レンチキュラーレンズの場合、ケースの中が透けて見えるということは必要ありませんので、あとは重さとやわらかさと値段なのですが、あまりこだわりがないということでしたので、より安く上がるPP製のレンチキュラーレンズ0.3㎜を用いての製作となりました。
レンチキュラーレンズはレイヤー3Dのほかに、フルデプス、モーフィング、チェンジング、アニメーションといった効果が表現できますが、レイヤー3Dとフルデプスの場合と、チェンジングとモーフィングの場合では、レンズ方向が逆目となり、一緒に表現をすると効果が中途半端になります。今回のご依頼は「胸」と「指」が前に出ている3Dとのご要望でしたので、レイヤー3Dとフルデプスを併用することになりました。

スリーブケースをつくる場合(三方背などのクリアケースなども同じですが)、中身に「ぴったりしっくり」くることが求められます。この「ぴったりしっくり」は感覚的な部分が大きいので、中身を借りて実際に見本をつくり、事前にお客様にOKを頂くことが大切です。微妙なサイズ調整は現場の感覚的な機械調整でまかないますので、サイズだけで追わず、見本を実際につくってそれに合わせるという作業をしないと、思わぬ失敗をすることがあります。お手間をかけてしまうのですが、今回も事前に中身をお借りして見本作製をいたしました。
今回のスリーブは、中身の絵柄がなるべく透けて見えないようにとのご要望でしたので、印刷はUVオフセットだけではなく、シルク白の2度刷りを施して、隠蔽性を高めました。この副次効果により、中のすべりが良くなったため、スリーブはややきつめに製作するように変更し、見本出しを行いました。また、このシルクはインキが堅いので、仕上がり一杯に印刷すると加工工程で割れますから、若干小さめに印刷することと、折筋部分には目立たないように計算した上で印刷をしない部分をつくっておくなどの工夫をしてすすめました。

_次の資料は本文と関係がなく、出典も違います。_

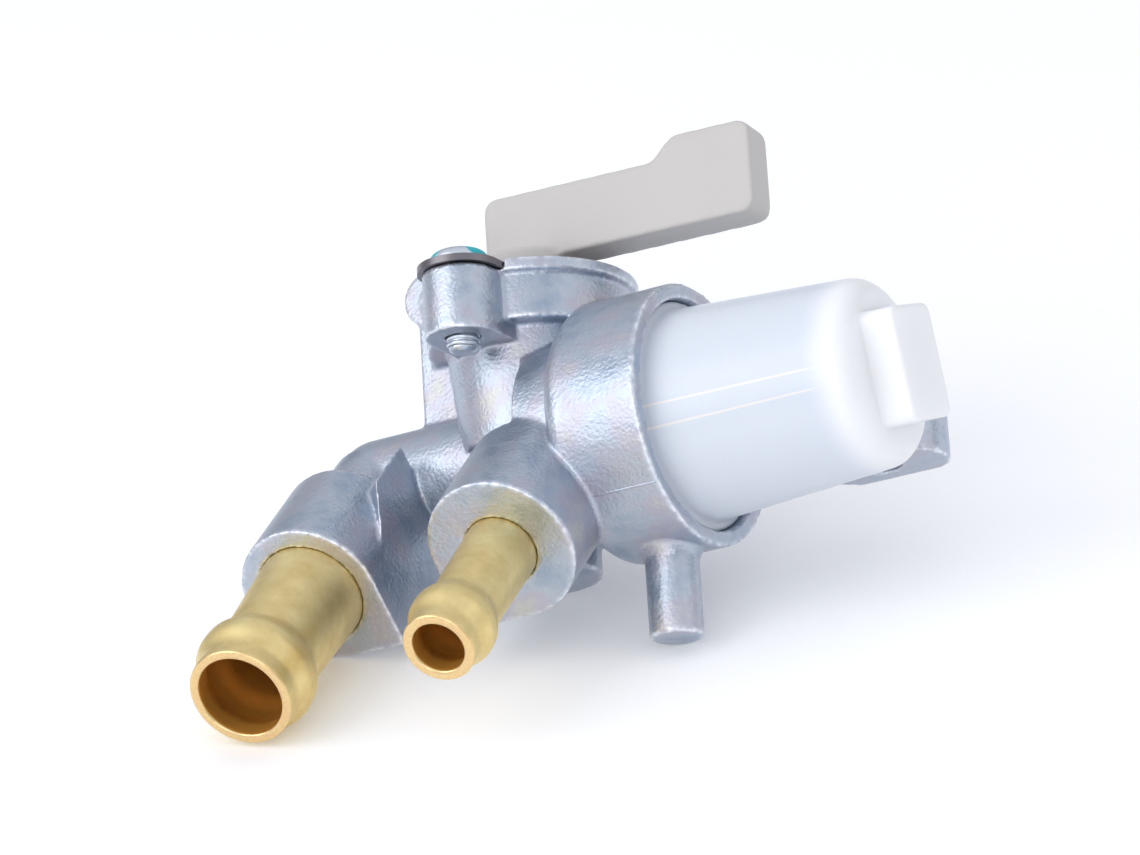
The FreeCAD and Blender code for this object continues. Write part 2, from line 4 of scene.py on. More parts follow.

レイヤー3Dや擬似デプス、チェンジングやモーフィングなどのレンチキュラー印刷では、製版用のデータは事前に絵柄ごとにレイヤー分けをしていただいて、絵柄の順番指定とともにご支給いただきます。特に背景部分は、ほかの絵柄で実際には隠れる部分の絵柄も入ったデータを頂く必要があります。しかし実際には、背景の前に複数のキャラクターが並ぶという絵柄の場合、キャラクターのいる位置の画像を抜いた背景データが支給されることはままあります。この場合、こちらで埋める作業をすると別途お金がかかりますので、いったんお戻しして改めてデータを頂くのですが、今回は戻していると間に合わないため、当方で埋める作業をさせていただきました。

余計なお金を使っていただくことにもなり、この辺のところは実際に作業をしたことがないとわかりにくい部分なので、しつこいといわれるぐらいに丁寧な説明でも、申し上げることが必要だなと反省した点です。